Apps that measure the size of an unborn child in fruit, explain every stage of foetal development in detail and allow pregnant women to track their symptoms. Other mums who explain on social media how to do it right, healthfluencers who explain what is "normal". A pulling sensation in your stomach, pain in your back, a feeling of dizziness. Is that normal? ChatGPT has the answer. Pregnancies – like all areas of our lives – are becoming increasingly digitalised. Anyone expecting a child can hardly avoid it.
However, all these tools often raise more questions than they answer and contribute to a great deal of uncertainty among expectant mothers. After all, not all the answers provided by the internet are true. But who has the right answers – and can see through all the chaos? In a world full of technical possibilities and growing complexity, the midwifery profession needs to be reimagined. This is what the new Bachelor's degree programme "Sciences Maïeutiques – Sage-femme" at the University of Luxembourg aims to do from September 2025.

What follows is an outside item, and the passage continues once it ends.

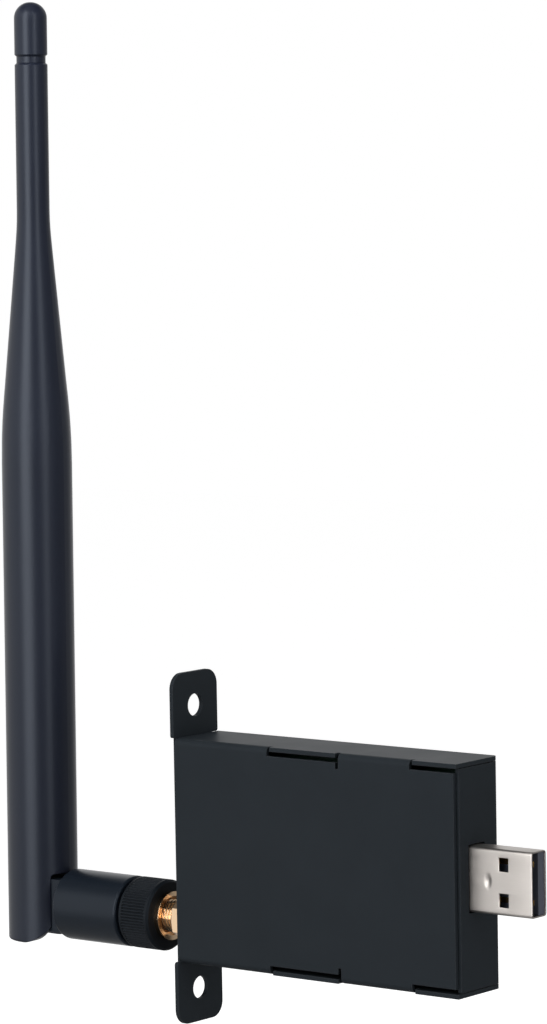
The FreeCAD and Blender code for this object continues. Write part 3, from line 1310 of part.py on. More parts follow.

A new degree programme is born
We meet Ali Ghanchi, director of the new degree programme, and Joeri Vermeulen, visiting professor and representative of the European Midwives Association (EMA) at the Faculty of Science, Technology and Medicine at Belval. This is where the midwives of the future will soon be learning not only technological skills at the highest medical level, but also a sensitivity to current social issues. To be more precise, we are in the SimUL simulation unit, where everything is already in place for the trainee midwives. There is state-of-the-art equipment here that can be used to simulate births using augmented reality, the body of a pregnant woman can be digitally dissected as well as all the equipment that midwives have to work with, such as incubators. Here, students can learn in a protected space where mistakes do not yet have any real consequences.